America may be the longest-standing democracy in the world, but it's true to say the nations founding documents seem to be increasingly fraying against the relentless march of time.
This is inevitable because change is the only constant, after all. There's a world of difference between a musket that you have to manually reload after it's fired to an AR-15 military assault weapon for example, which can shoot between three and even six shots per second.
The latter kind of lethal efficiency would have confounded the writers of the Constitution and the men who first tabled its many amendments. Just as fortune-telling is an inexact enterprise, so is anticipating and guarding against the challenges and excesses of the distant future.
James Madison and his compatriots were not time travelers, unfortunately. The document that he and they signed may have offered the most expansive vision of human freedom in history, but the technological changes that we now live with were completely unforeseen.
Tinkering with the Founders' original intent and the increasing demands of the present is something that both the American right and left – including Supreme Court Justices themselves – only like to do when it suits their purposes, but their rhetoric often comes into conflict with the Court's rulings.
The late Supreme Court Justice Antonin Scalia told NPR in 2008, “If you somehow adopt a philosophy that the Constitution itself is not static, but rather it morphs from age to age to say whatever it ought to say - which is probably whatever the people would want it to say - you eliminate the whole purpose of a Constitution. And that is essentially what the so-called living Constitution leaves you with.”
To wit, either the Constitution is a living document whose meaning evolves as American society evolves, or it's unchanging in all its parts and original intents, fixed in its meaning, unalterable. Where you stand politically tends to determine what you see in it. But one thing you can't do is redefine a word, meaning, or intent when it suddenly comes into conflict with your objectives, right?
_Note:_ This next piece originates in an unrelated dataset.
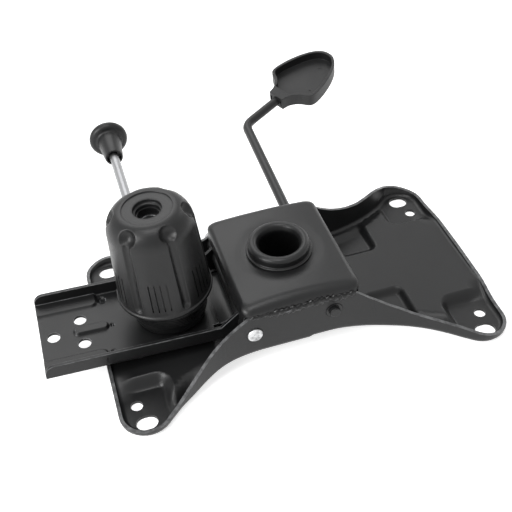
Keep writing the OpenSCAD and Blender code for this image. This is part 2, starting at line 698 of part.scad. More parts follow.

When the Second Amendment was challenged in United States v. Cruikshank in 1876, the then-Supreme Court ruled that the right to bear arms “is not a right granted by the Constitution.”
But after over a century of pushback from conservatives and the National Rifle Association (NRA), the NRA has somehow persuaded most Americans that the Second Amendment does in fact grant that right. The meaning changed.
In 2008, in the District of Columbia v. Heller case stated that “the Second Amendment protects an individual right to possess a firearm unconnected with service in a militia, and to use that arm for traditionally lawful purposes, such as self-defense within the home.”
Constitutional originalists fear any tinkering with definitions and meanings until they decide those definitions and meanings accommodate their views.
There is nothing wrong with giving grave consideration to the original meaning and intent of the framers of the Constitution, nor is there grave harm in carefully factoring in the unforeseen tensions and conflicts of the far future, which in 2022 we now clearly inhabit. But we must be consistent.
Black people justifiably felt for centuries that they were roughly excluded from the promises of the Constitution and democracy until the Civil Rights protests of the 1960s began to alter their experience and trajectory. LGBT people were also long denied their rights, finding support for their humanity and dignity in the framer's words but not in their daily experience.
What this means is that the promise of the Constitution and its intent has never been static, unfixed, or equally binding. In practice, many have been denied its promise and refused its protection. Nor has that struggle ended.
Young women will shortly have fewer federal rights in this nation than their grandmothers did. And after a brief bit of marvelous equality, LGBT rights and marriages will soon be attacked and quite likely removed again by the activist and now bluntly conservative Court.
So it is time we understood what the current Supreme Court is now loudly telling us. The Constitution and the Bill of Rights now mean less of what the original authors intended and more of what the conservative-leaning Court tells us they meant.
When it comes to guns, God, marriage, abortion, LGBT rights, the entire shopping list of hot button social and political objectives, it's now the Judges, not Congress, not the Senate, nor the people, who will have the final word. No wonder they are building eight-foot barriers in front of the Court.